Brezhnev trying to outflank Reagan Mideast initiative

The Soviet Union, in the person of President Leonid Brezhnev, is escalating efforts to counter the new US diplomatic initiative in the Mideast.

Israel's further military move Sept. 16 into west Beirut could aid the Soviets' cause, some diplomats here argue, by prompting fresh Arab doubts over the Americans' ability to influence Israeli policy.

The Soviets have been signaling concern that President Reagan's recently toughened public position toward Israel - despite his parallel opposition to establishment of a Palestinian state - might lure key Arab leaders and thus further trim Moscow's influence in the region.

Against this background, President Brezhnev, in a speech late Sept. 15, reassembled past Soviet policy positions in a package of six principles for a Kremlin-supported peace in the Middle East.

Mr. Brezhnev used the speech to contrast Soviet backing for an eventual Palestinian state, and for the Palestine Liberation Organization, with continued American opposition on both counts.

He argued that the Soviet approach was ''not at variance'' with a compromise Arab negotiating plan worked out at a recent summit in Morocco, while the Reagan administration initiative amounted to mere ''pretending to find a settlement'' that would, in fact, deny key Arab demands.

But the Soviet President seemed to be aiming less at outright Arab backing for his approach than at complicating US policy and in furthering a longtime Soviet bid for a piece of the Arab-Israeli diplomatic action.

In pursuit of the latter goal, Mr. Brezhnev included explicit support for the secure existence of Israel as part of a peace settlement. This was, indeed, ''at variance'' with the Arab summit declaration.

In pursuit of the former, he came close to backtracking on past Soviet support for the existence of Israel by saying: ''In opposing the creation by the Palestinians of their own state, the Washington administration is thus also calling into question the legal basis of Israel's existence.'' Foreign diplomats here assume, in absence of further indication to the contrary, that this statement was intended as a propaganda sally, not as foreshadowing a formal retraction of Soviet acceptance of Israel's existence, a move seen sure to complicate Kremlin efforts for eventual reentry into Arab-Israeli diplomacy.

The Soviet President left open the question of how his peace principles would be implemented and played down a February 1981 call for an international peace conference that has yet to make headway. He thus seemed to suggest that further Soviet moves would depend largely on what the Arabs, and Americans, do next.

Since the Reagan administration seems intent on keeping Soviet influence in the Mideast to the absolute feasible minimum, the Arabs will be the key players in the immediate future.

As expected, the first indication of Arab response stopped short of fully endorsing the announced Soviet approach. The reply came in a communique capping the visit here by the President of South Yemen, the only Marxist state in the Arab world and the Soviets' most reliable ally there. Mr. Brezhnev made his Mideast policy sttement at a banquet for the Yemeni President.

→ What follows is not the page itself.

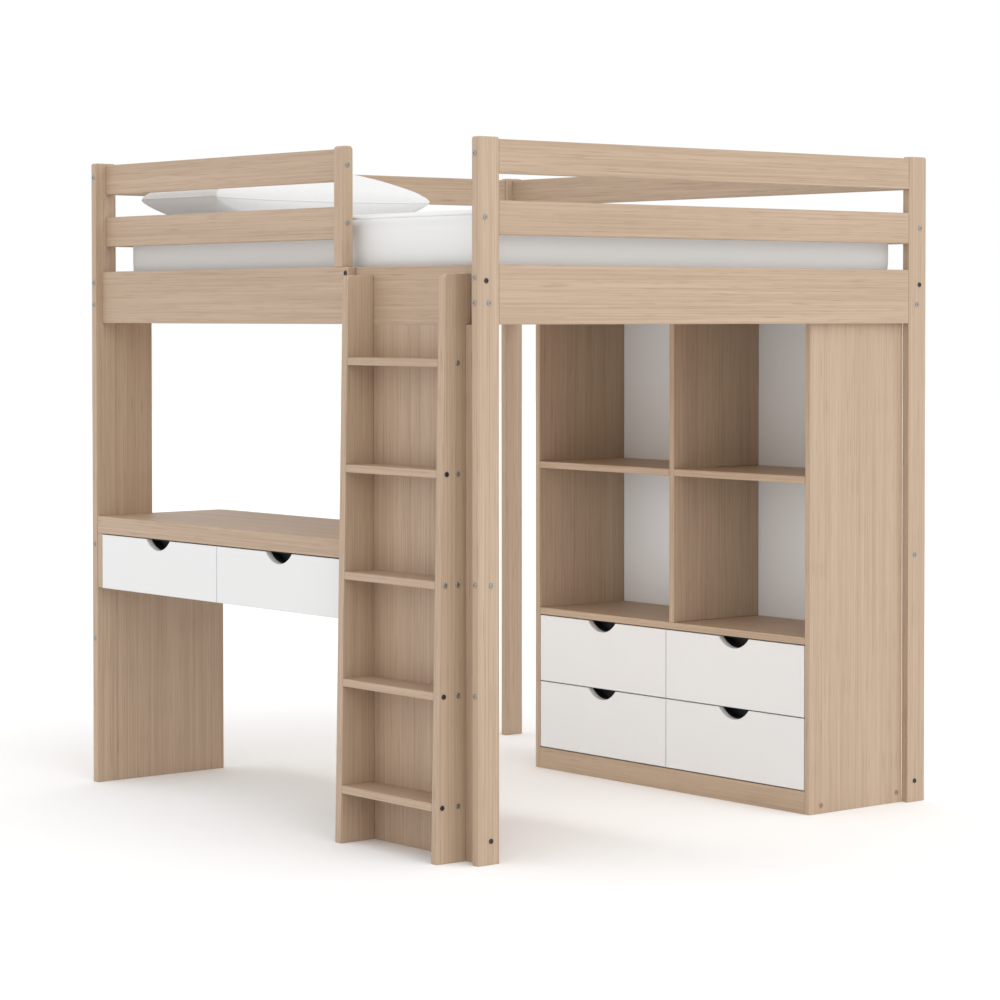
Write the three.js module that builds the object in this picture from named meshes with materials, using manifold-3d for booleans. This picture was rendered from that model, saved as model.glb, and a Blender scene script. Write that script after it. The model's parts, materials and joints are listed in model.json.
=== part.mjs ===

Though a Soviet ally, the Yemeni is among the harder-line of Arab leaders on recognition of Israel's right to exist. Thus the joint communique said only that a Mideast settlement must be sought through ''collective efforts . . . including the PLO,'' without committing the Yemeni President to the principles Mr. Brezhnev linked to such a settlement.

The Soviets, the communique said, had pointed out ''that the basic provisions of the Arab (summit) plan for a Mideast settlement . . . coincided with what the Soviet Union has been seeking for many years.''

Of potentially greater importance to the Kremlin will be the response of Jordan's King Hussein - who, under Reagan's initiative, would be politically linked with a system of ''Palestinian self-government'' stopping short of a full-fledged Palestinian state - and of PLO chairman Yasser Arafat.

King Hussein, increasingly unhappy with US policy in recent years and on record as favoring some Soviet role in the negotiating process, had words of praise for the new Reagan approach in a British television interview Sept. 13.